"""

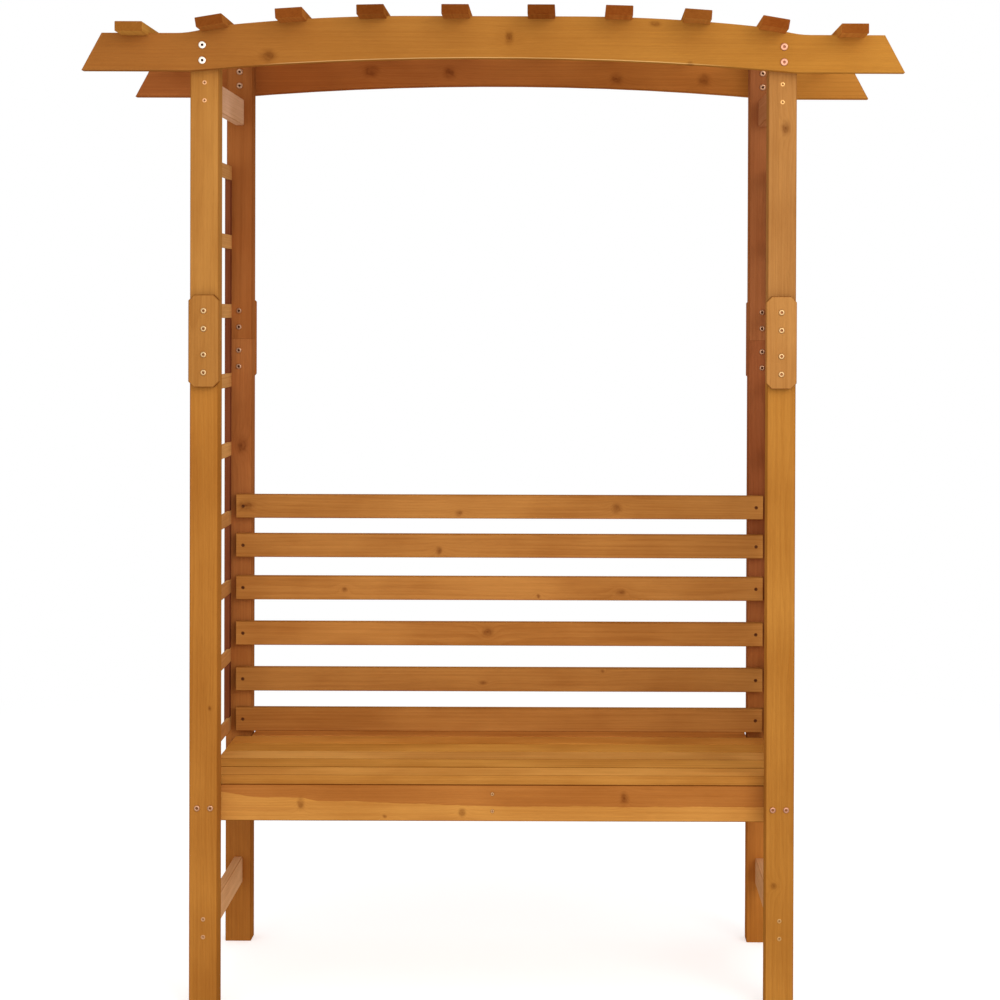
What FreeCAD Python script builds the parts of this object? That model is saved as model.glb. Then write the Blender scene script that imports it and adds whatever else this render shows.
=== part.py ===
import FreeCAD, Part
import math
import os

# Timber arbour seat. Four two-part posts carry two arched beams and ten roof slats. A slatted
# bench and back stand between them, with a trellis panel on each side.
# Sizes are in millimetres. X runs along the bench, Y from the front to the back, and Z up.
# The origin is on the ground below the middle of the roof.

# Posts
frame_width = 1152.0        # over the outer faces of the posts
frame_depth = 475.0         # over the front and back faces of the posts
post_width = 54.0
post_depth = 45.0
post_joint = 1269.0         # height at which a lower post ends and an upper one begins
post_top = 1847.0

# Splice plates over the post joints
plate_width = 58.0
plate_thickness = 18.0
plate_bottom = 1182.5
plate_top = 1358.0
plate_corner = 11.0         # cut off each corner
plate_insets = {"front": 2.0, "rear": -1.0}     # how much nearer the middle than the posts they sit
splice_bolt_rises = (-58.5, -24.5, 24.5, 58.5)

# Arched beams on the outer faces of the posts
beam_thickness = 25.0
beam_foot_half = 777.5      # half the length along the underside
beam_top_half = 739.5       # half the length along the top, so that the ends slant
beam_flat_bottom = 1781.0
beam_flat_top = 1851.7
crown_top = 1885.3
crown_bottom = 1806.3
crown_flat_half = 150.0     # half the length of the crown's level middle
crown_radius = 3400.0       # of the arc on each side of it
crown_half = 498.0          # half the length of the crown, where the shoulders begin
belly_half = 575.0          # half the span of the arc along the underside
shoulder_slope = math.radians(11.5)
shoulder_round = 260.0      # radius where the crown turns down into the shoulder
cove_radius = 178.0         # radius where the shoulder turns out into the flat end
beam_bolt_heights = (1800.0, 1829.0)

# Roof slats, spaced a little unevenly
roof_slat_width = 51.0
roof_slat_thickness = 18.5
roof_slat_length = 649.0
roof_slat_housing = 5.0     # depth let into the beams
roof_slat_ease = 0.8        # planed off its long edges
roof_slat_places = (-676.0, -525.8, -377.9, -226.8, -69.0, 91.1, 236.6, 383.0, 526.9, 675.0)
shoulder_slat_tilt = math.radians(9.5)          # a little flatter than the shoulder below

# Side rails near the top and stretchers near the ground
side_rail_thickness = 18.0
side_rail_height = 54.0
side_rail_levels = {"top": 1744.0, "lower": 151.0}
side_screw_spacing = 34.0

# Trellis panels, flush with the outer faces of the posts
strip_thickness = 5.5       # of the rungs, and of the laths outside them
strip_width = 29.0
stile_width = 22.0
rung_count = 9
lowest_rung = 460.0
rung_pitch = 144.5
lath_count = 3
lath_pitch = 82.0
lath_overrun = 30.0         # a lath stands past the outermost rungs by this much

# Back slats, on the front faces of the rear posts
back_slat_length = 1104.0
back_slat_height = 49.5
back_slat_thickness = 18.0
back_slat_bottoms = (446.5, 531.0, 627.0, 722.5, 811.5, 893.5)
back_screw_offset = 537.5

# Seat
seat_top = 434.5
seat_slat_thickness = 18.0
seat_slat_width = 72.0
seat_slat_pitch = 76.2
seat_slat_length = 1106.0
seat_full_slats = 5         # a sixth, shorter one lies between the rear posts
seat_rail_thickness = 18.0
seat_rail_height = 70.5
bearer_thickness = 24.0
bearer_offset = 541.0
seat_bolt_offsets = (535.5, 561.0)
seat_bolt_height = 380.0
bearer_screw_heights = (365.5, 398.5)
rear_slat_clearance = 2.0

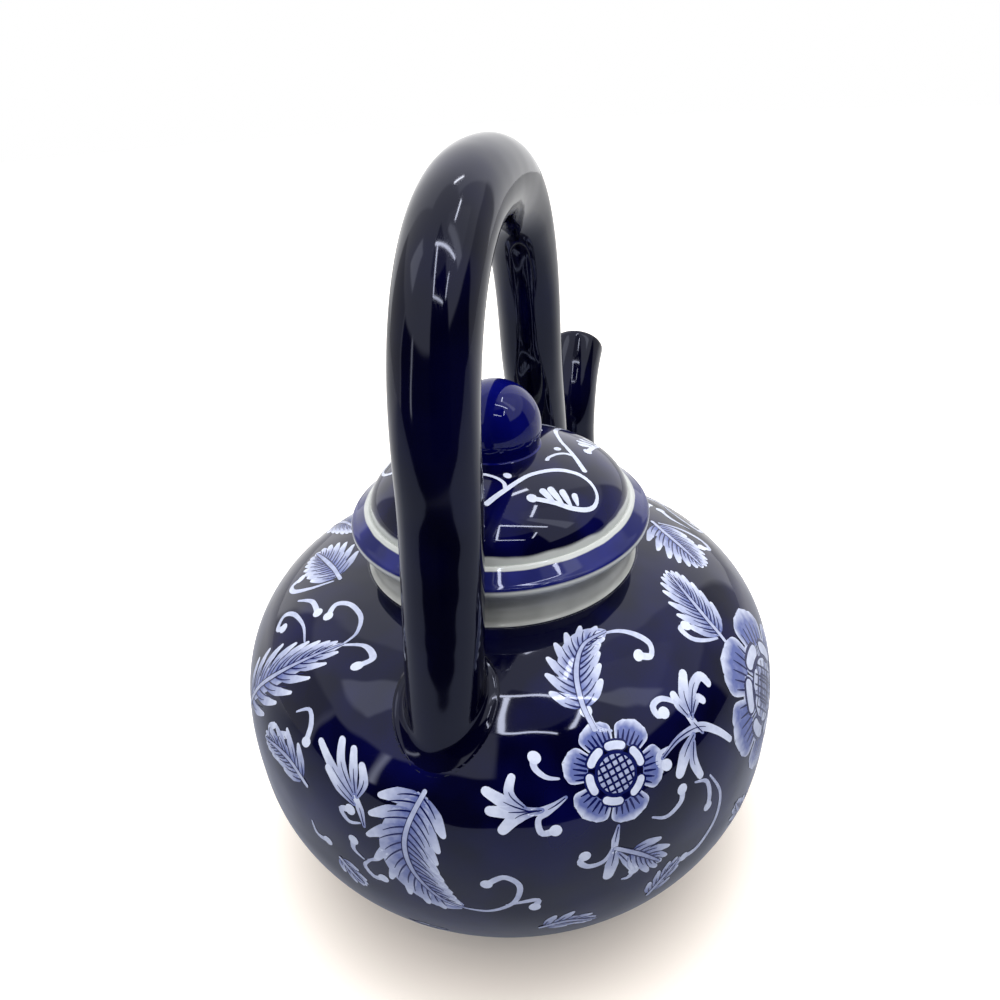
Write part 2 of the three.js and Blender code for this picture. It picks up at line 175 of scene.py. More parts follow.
def newGeometryTree(name, sockets):
    tree = bpy.data.node_groups.new(name, "GeometryNodeTree")
    tree.interface.new_socket("Geometry", in_out="INPUT", socket_type="NodeSocketGeometry")
    for label, kind in sockets:
        tree.interface.new_socket(label, in_out="INPUT", socket_type=kind)
    tree.interface.new_socket("Geometry", in_out="OUTPUT", socket_type="NodeSocketGeometry")
    return tree


# A curve in the plane of the handle, or a wall outline, as an object that nodes can sample.
def pathObject(name, flatPoints, start=0.0):
    curve = bpy.data.curves.new(name, "CURVE")
    curve.dimensions = "3D"
    spline = curve.splines.new("POLY")
    spline.points.add(len(flatPoints) - 1)
    for point, (x, z) in zip(spline.points, flatPoints):
        point.co = (start + x * mm, 0, z * mm, 1)
    return newObject(name, curve)


print("frame loaded, turning axis at x =", round(axisX / mm, 2), "mm")


# Camera, at the height and distance of someone who looks down over the handle

camera = {
    "focal": 751.4,          # in pixels of a 1000 pixel wide picture
    "distance": 222.6,       # mm from the point it looks at
    "elevation": 35.15,
    "heading": 15.38,        # turned from the handle's plane
    "roll": -3.37,
    "lookHeight": 100.15,    # mm above the table on the pot's axis
    "middle": (503.8, 576.0),  # the lens axis in the picture
}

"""

◆ Work to be completed: Copy down the material exactly as written.

◆ Output:
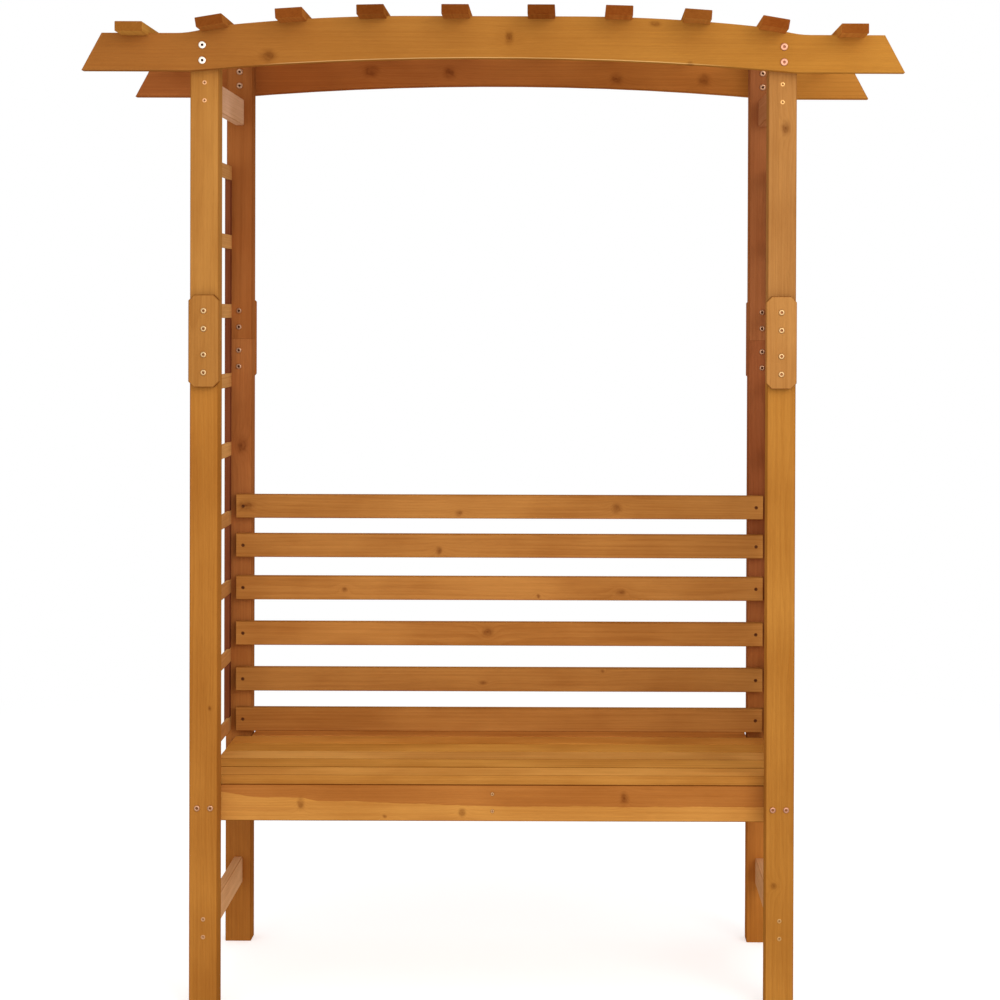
What FreeCAD Python script builds the parts of this object? That model is saved as model.glb. Then write the Blender scene script that imports it and adds whatever else this render shows.
=== part.py ===
import FreeCAD, Part
import math
import os

# Timber arbour seat. Four two-part posts carry two arched beams and ten roof slats. A slatted
# bench and back stand between them, with a trellis panel on each side.
# Sizes are in millimetres. X runs along the bench, Y from the front to the back, and Z up.
# The origin is on the ground below the middle of the roof.

# Posts
frame_width = 1152.0        # over the outer faces of the posts
frame_depth = 475.0         # over the front and back faces of the posts
post_width = 54.0
post_depth = 45.0
post_joint = 1269.0         # height at which a lower post ends and an upper one begins
post_top = 1847.0

# Splice plates over the post joints
plate_width = 58.0
plate_thickness = 18.0
plate_bottom = 1182.5
plate_top = 1358.0
plate_corner = 11.0         # cut off each corner
plate_insets = {"front": 2.0, "rear": -1.0}     # how much nearer the middle than the posts they sit
splice_bolt_rises = (-58.5, -24.5, 24.5, 58.5)

# Arched beams on the outer faces of the posts
beam_thickness = 25.0
beam_foot_half = 777.5      # half the length along the underside
beam_top_half = 739.5       # half the length along the top, so that the ends slant
beam_flat_bottom = 1781.0
beam_flat_top = 1851.7
crown_top = 1885.3
crown_bottom = 1806.3
crown_flat_half = 150.0     # half the length of the crown's level middle
crown_radius = 3400.0       # of the arc on each side of it
crown_half = 498.0          # half the length of the crown, where the shoulders begin
belly_half = 575.0          # half the span of the arc along the underside
shoulder_slope = math.radians(11.5)
shoulder_round = 260.0      # radius where the crown turns down into the shoulder
cove_radius = 178.0         # radius where the shoulder turns out into the flat end
beam_bolt_heights = (1800.0, 1829.0)

# Roof slats, spaced a little unevenly
roof_slat_width = 51.0
roof_slat_thickness = 18.5
roof_slat_length = 649.0
roof_slat_housing = 5.0     # depth let into the beams
roof_slat_ease = 0.8        # planed off its long edges
roof_slat_places = (-676.0, -525.8, -377.9, -226.8, -69.0, 91.1, 236.6, 383.0, 526.9, 675.0)
shoulder_slat_tilt = math.radians(9.5)          # a little flatter than the shoulder below

# Side rails near the top and stretchers near the ground
side_rail_thickness = 18.0
side_rail_height = 54.0
side_rail_levels = {"top": 1744.0, "lower": 151.0}
side_screw_spacing = 34.0

# Trellis panels, flush with the outer faces of the posts
strip_thickness = 5.5       # of the rungs, and of the laths outside them
strip_width = 29.0
stile_width = 22.0
rung_count = 9
lowest_rung = 460.0
rung_pitch = 144.5
lath_count = 3
lath_pitch = 82.0
lath_overrun = 30.0         # a lath stands past the outermost rungs by this much

# Back slats, on the front faces of the rear posts
back_slat_length = 1104.0
back_slat_height = 49.5
back_slat_thickness = 18.0
back_slat_bottoms = (446.5, 531.0, 627.0, 722.5, 811.5, 893.5)
back_screw_offset = 537.5

# Seat
seat_top = 434.5
seat_slat_thickness = 18.0
seat_slat_width = 72.0
seat_slat_pitch = 76.2
seat_slat_length = 1106.0
seat_full_slats = 5         # a sixth, shorter one lies between the rear posts
seat_rail_thickness = 18.0
seat_rail_height = 70.5
bearer_thickness = 24.0
bearer_offset = 541.0
seat_bolt_offsets = (535.5, 561.0)
seat_bolt_height = 380.0
bearer_screw_heights = (365.5, 398.5)
rear_slat_clearance = 2.0

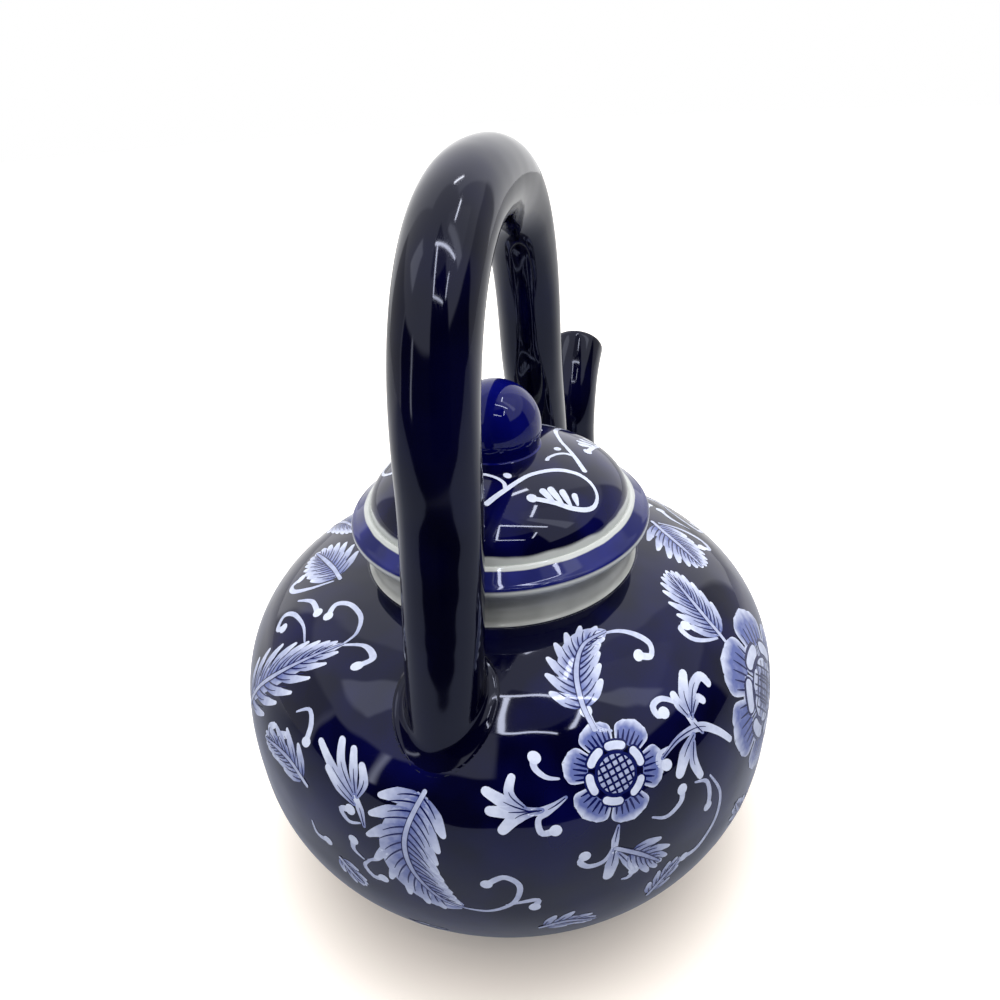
Write part 2 of the three.js and Blender code for this picture. It picks up at line 175 of scene.py. More parts follow.
def newGeometryTree(name, sockets):
    tree = bpy.data.node_groups.new(name, "GeometryNodeTree")
    tree.interface.new_socket("Geometry", in_out="INPUT", socket_type="NodeSocketGeometry")
    for label, kind in sockets:
        tree.interface.new_socket(label, in_out="INPUT", socket_type=kind)
    tree.interface.new_socket("Geometry", in_out="OUTPUT", socket_type="NodeSocketGeometry")
    return tree


# A curve in the plane of the handle, or a wall outline, as an object that nodes can sample.
def pathObject(name, flatPoints, start=0.0):
    curve = bpy.data.curves.new(name, "CURVE")
    curve.dimensions = "3D"
    spline = curve.splines.new("POLY")
    spline.points.add(len(flatPoints) - 1)
    for point, (x, z) in zip(spline.points, flatPoints):
        point.co = (start + x * mm, 0, z * mm, 1)
    return newObject(name, curve)


print("frame loaded, turning axis at x =", round(axisX / mm, 2), "mm")


# Camera, at the height and distance of someone who looks down over the handle

camera = {
    "focal": 751.4,          # in pixels of a 1000 pixel wide picture
    "distance": 222.6,       # mm from the point it looks at
    "elevation": 35.15,
    "heading": 15.38,        # turned from the handle's plane
    "roll": -3.37,
    "lookHeight": 100.15,    # mm above the table on the pot's axis
    "middle": (503.8, 576.0),  # the lens axis in the picture
}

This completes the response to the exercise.